The planetary body larger than Pluto and much further away from the sun was actually discovered during a reanalysis of data from October 21, 2003. Dr. Brown and his team then went back through even older observations to see if the object had shown up before but simply been missed. Sure enough, they came across an observation of 2003 UB313 made in 1989.

The story did not end there. Allegations of fraud were made against the other team, who may have used Dr. Brown’s own work as their own. Meanwhile, the debate over the definition of “planet” was reignited, with Dr. Brown strongly defending the use of that label for his discovery. For many planetary scientists, Pluto is not a planet, but simply a large member of the Kuiper Belt, a region of small objects outside the orbit of Neptune. Dr. Brown and others argue that Pluto should retain its classification as a planet simply for cultural reasons. And if Pluto remains a planet, then any object discovered to be larger than Pluto and orbiting the Sun should also be classified as a planet. Thus, Dr. Brown concluded, 2003 UB313 must be considered the 10th planet.

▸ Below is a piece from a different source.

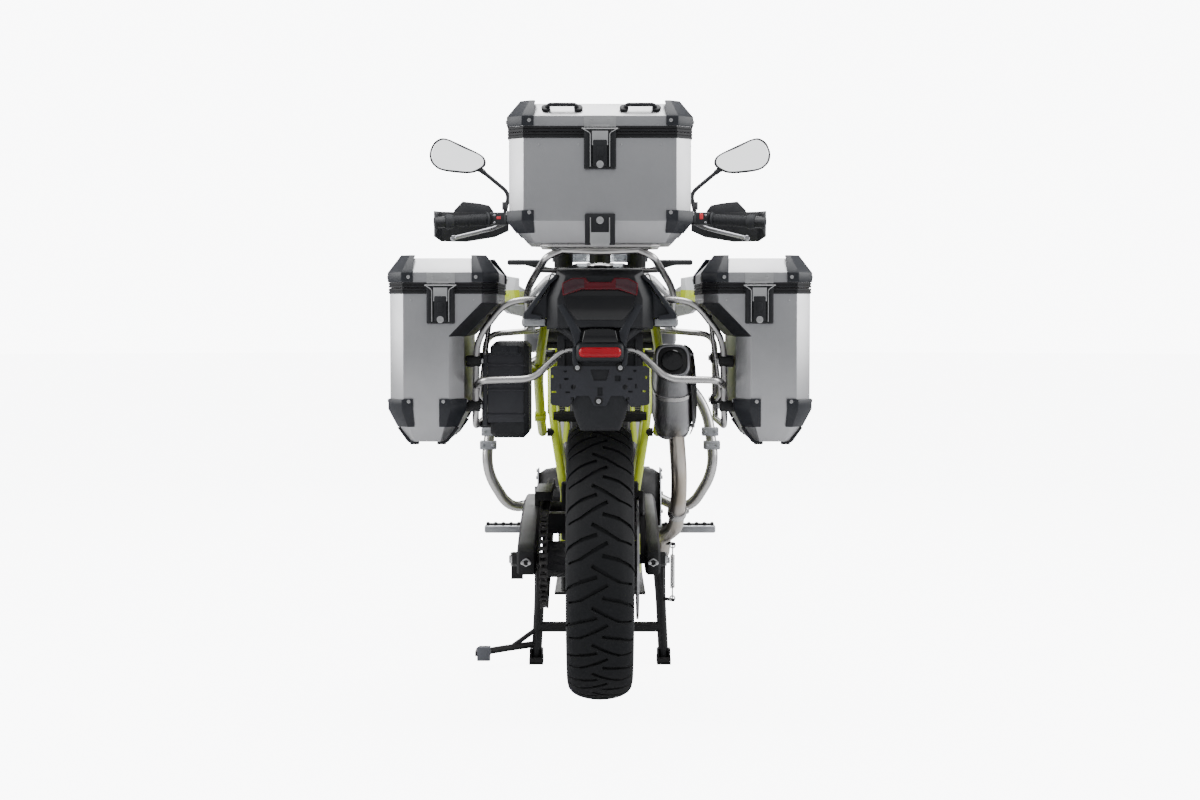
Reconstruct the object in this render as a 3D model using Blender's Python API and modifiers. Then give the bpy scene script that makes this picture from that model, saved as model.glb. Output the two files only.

2003 UB313 has a surface of methane ice, just like Pluto. With the recent discovery of a companion moon scientists hope to nail down the mass and size of both objects. A decision over the classification of 2003 UB313 is still forthcoming.

The Plumes of Enceladus

A tiny moon orbiting Saturn in the frigid outer solar system should be silent and long dead. Most of Saturn’s moons are in fact just that. A series of discoveries by the Cassini spacecraft in 2005 limited this to a generalization forever by returning spectacular images of ice plumes erupting from the surface of Enceladus. The mystery, of course, is where the energy comes from to drive this activity. There is heat inside of Enceladus, heat that makes the tiger stripes near its south pole warmer than the rest of the moon, heat that causes material to vaporize or erupt from this region, resulting in kilometers-high plumes that help support a tentative but oxygen-rich local atmosphere and provide the material to constantly replenish one of Saturn’s rings.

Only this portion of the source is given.